Introduction
The house with things behind includes a storage space behind the lightblue facade.
In Flavien’s short story, the friends Baku and Alexis live in front and behind the house: one is concerned with maintaining the facade and the outdoor area – revelling in the sky-blue and the sun – whilst the other spends his time sorting out and lending form to the things in storage and behind the house. Both are occupied with the upkeep of the house, which gives each of them a particular function, and divides their movement radius into ‘in front’ and ‘behind’. They interact with the house and are simultaneously actors in the mise-en-scène of the house.

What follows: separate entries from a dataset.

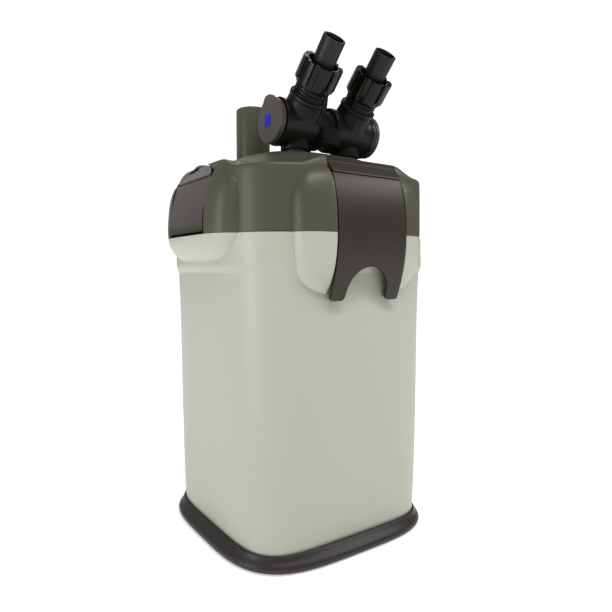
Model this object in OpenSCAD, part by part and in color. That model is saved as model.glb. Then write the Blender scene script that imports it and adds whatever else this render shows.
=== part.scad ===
// Canister filter: a square canister on a flared foot, a pump head held by two long
// clips, a priming plunger and a twin tap block with two angled hose connectors.
// Millimetres, +Z up, origin on the floor at the middle of the foot.
// The front, with the front clip and the hose connectors, faces -Y.

/* [Body] */
// Half width of the foot at its widest
foot_half = 90; // [86:0.5:96]
// Height of the foot skirt
foot_h = 12.2; // [10:0.2:16]
// Half width of the canister just above the foot
base_half = 80.7; // [78:0.1:82]
// Half width of the collar at the seam under the head
collar_half = 89; // [87:0.5:91]
// Height of the seam between canister and head
seam_z = 236; // [234:1:238]
// Height of the step below the collar
step_z = 212; // [205:1:214]
// Wall thickness of the canister and of the head
wall = 3; // [2.5:0.1:3.5]

/* [Head] */
// Height of the rim around the head
rim_z = 282.3; // [281:0.1:283]
// Height of the raised deck that carries the taps
deck_z = 299; // [297:0.5:300]
// Half width of the raised deck
deck_half = 51.5; // [48:0.5:54]

/* [Clips] */
// Half width of each boss
boss_half = 56; // [54:0.5:58]
// Lowest point of the front and rear bosses
boss_low = 188; // [186:1:192]
// Lowest point of the side bosses
side_low = 218; // [214:1:222]
// Height of the top of the bosses
boss_top = 289.5; // [289:0.5:290]
// Distance from the middle to the crest of each boss
crest = 100; // [99:0.5:101]
// Half width of a clip
clip_half = 31.2; // [29:0.1:32]
// Thickness of a clip
clip_t = 2.6; // [2.2:0.1:2.8]
// Radius of the steel clip pins
pin_r = 1.3; // [1.2:0.05:1.4]

/* [Primer] */
// Radius of the priming plunger
primer_r = 14; // [13:0.5:14.5]
// Top of the plunger at rest
primer_top = 345.5; // [340:0.5:350]
// Travel of the plunger
primer_travel = 26; // [20:1:26]

/* [Taps] */
// Height of the tap barrel's axis
barrel_z = 320.6; // [320:0.1:322]
// Radius of the tap barrel
barrel_r = 17; // [16.5:0.1:17.2]
// Half the distance between the two hose connectors
tap_half = 23.5; // [23:0.1:24]
// Length from the barrel's axis to the end of a hose tail
tail_end = 68.2; // [62:0.2:72]
// Outer radius of a hose tail, for 16 mm bore hose
tail_r = 8.2; // [7.8:0.1:8.4]
// Outer radius of a hose nut over its ribs
nut_r = 15; // [14.5:0.1:15.5]
// Running clearance between turning pieces
fit = 0.06; // [0.04:0.01:0.08]

/* [Media] */
// Height of one media basket
basket_h = 63.5; // [58:0.5:63.5]
// Half width of a media basket
basket_half = 72; // [68:0.5:73]

/* [Hidden] */
$fn = 96;
SIDES = 64;                       // points around each lofted outline
pad_spot = 62;                    // foot pads, from the middle on X and Y
bow_r = 120;                      // radius of the bowed faces of the bosses
bow_c = crest - bow_r;            // centre of the bow, from the middle
crease = 20.5;                    // angle on the bow where the sloping flange starts
flange_top = 84;                  // distance from the middle to the flange's top edge
slot_half = clip_half + 0.6;
panel_arch_r = 53;                // radius of the arch on top of a side panel
pin_y = flange_top + 0.3;
pin_z = boss_top - 5.3;
pocket_r = 5.9;                   // clearance round the turning top edge of a clip
hook_z = 217.6;                   // top face of a clip's hook
block_x = -1.5;                   // middle of the tap block
block_y = -38;
tilt = 45;                        // forward tilt of the hose connectors
neck_rim = 24.5;                  // along a connector, from the barrel's axis
thread_end = 33;
nut_low = 31.5;
nut_high = 50;
nut_step = 41.5;                  // shoulder that presses on the clamp ring
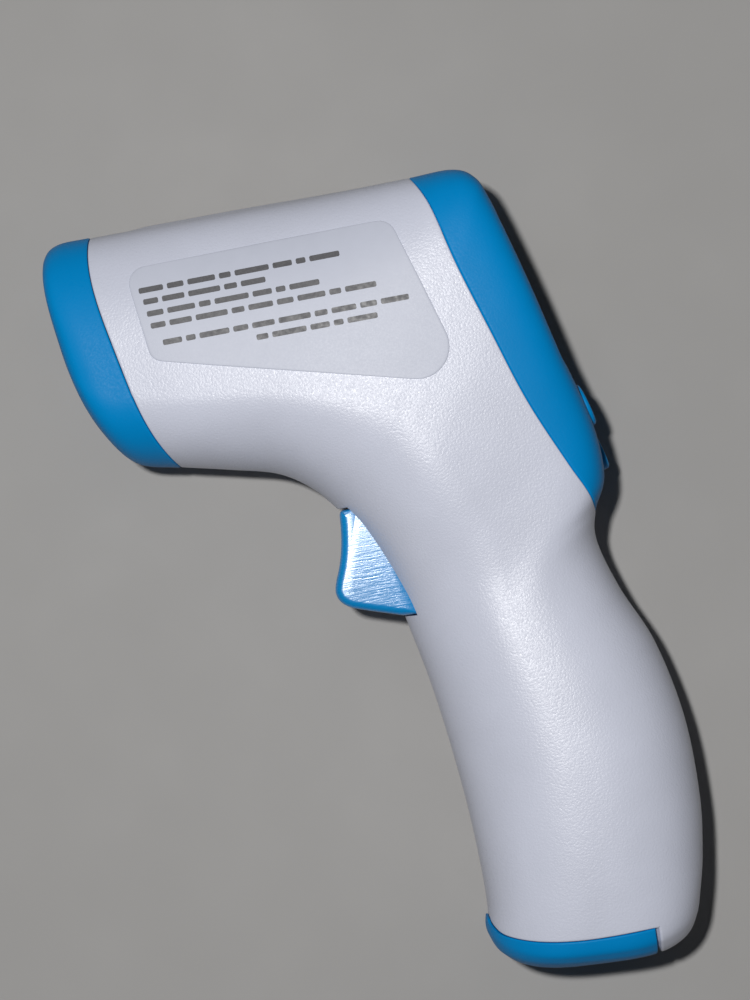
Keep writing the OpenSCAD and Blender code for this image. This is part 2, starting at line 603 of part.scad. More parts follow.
module placed() translate([-bbox_middle[0], -bbox_middle[1], rest_depth]) children();
placed() left_shell();
placed() right_shell();
placed() nose_cap();
placed() rear_bezel();
placed() display_window();
placed() lcd_panel();
placed() lcd_tray();
placed() contact_strips();
placed() main_board();
placed() controller_chip();
placed() board_parts();
placed() buzzer();
placed() board_screws();
placed() mode_key();
placed() up_key();
placed() down_key();
placed() mode_plunger();
placed() up_plunger();
placed() down_plunger();
placed() key_switches();
placed() trigger();
placed() trigger_spring();
placed() trigger_switch();
placed() trigger_plunger();
placed() trigger_board();
placed() sensor_cone();
placed() sensor_window();
placed() sensor_can();
placed() sensor_collar();
placed() sensor_board();
placed() sensor_lead();
placed() battery_holder();
placed() front_cell();
placed() rear_cell();
placed() upper_contacts();
placed() battery_door();
placed() door_pins();
placed() door_contact();
placed() upper_spring();
placed() door_spring();
placed() red_lead();
placed() black_lead();
placed() trigger_lead();
placed() case_screws();
placed() rating_label();
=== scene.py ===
# Looks of the handheld infrared thermometer. Lengths here are millimetres about the parting plane of the
# casing (x towards the handle's back, y up the handle, z towards the left side), as in the CAD part.
# to_row() turns them into metres in the row frame when a mesh is made.
import math

import bmesh
import bpy
import numpy as np
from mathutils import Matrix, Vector
from mathutils.bvhtree import BVHTree
from mathutils.kdtree import KDTree


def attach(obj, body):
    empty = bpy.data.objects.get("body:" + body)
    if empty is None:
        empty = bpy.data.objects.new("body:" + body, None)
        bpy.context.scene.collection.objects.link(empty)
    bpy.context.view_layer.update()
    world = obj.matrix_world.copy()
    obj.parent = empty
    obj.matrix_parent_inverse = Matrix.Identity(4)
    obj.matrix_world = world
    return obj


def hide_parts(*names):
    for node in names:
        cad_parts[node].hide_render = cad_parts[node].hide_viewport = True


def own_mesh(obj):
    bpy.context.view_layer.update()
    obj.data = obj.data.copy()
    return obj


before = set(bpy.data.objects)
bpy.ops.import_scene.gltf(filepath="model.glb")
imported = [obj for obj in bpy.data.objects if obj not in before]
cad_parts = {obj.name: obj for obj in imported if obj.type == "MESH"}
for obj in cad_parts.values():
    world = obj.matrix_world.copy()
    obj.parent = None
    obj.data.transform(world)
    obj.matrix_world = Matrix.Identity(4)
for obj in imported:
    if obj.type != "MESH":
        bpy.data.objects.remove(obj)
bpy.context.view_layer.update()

MM = 0.001
MIDDLE = np.array([0.43, 0.1, -20.3])
CASING = "casing"
# Points closer than this many metres are merged in a finished piece, and welding rounds to this grid
SAME_PLACE = 2e-6
POINTS_PER_MM = 20000
# Edges bent more than this many degrees are shaded as sharp
SHARP_ANGLE = 35
TRIGGER_SHARP_ANGLE = 50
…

This scenario also reveals itself to the visitors who experience the house from different perspectives. Though a distanced outside view is possible, the fusing of the house with its outside areas, and the exhibition space, involves the viewer in the surrounding composition. In the same way, the fixed categories of inside and outside are shifted. Yet this does not involve spatial expansion alone. Rather, the common ideas surrounding spaces and their functions are up for debate.
The ideas laid out by the model of the house with things behind unfold with extensive potential in the hall of the Heidelberger Kunstverein: the house opens up individual experiences on differing levels for each of the visitors. It is a counterpart which demands new exchanges and new perspectives, fostering reflections on constructed environments and living spaces.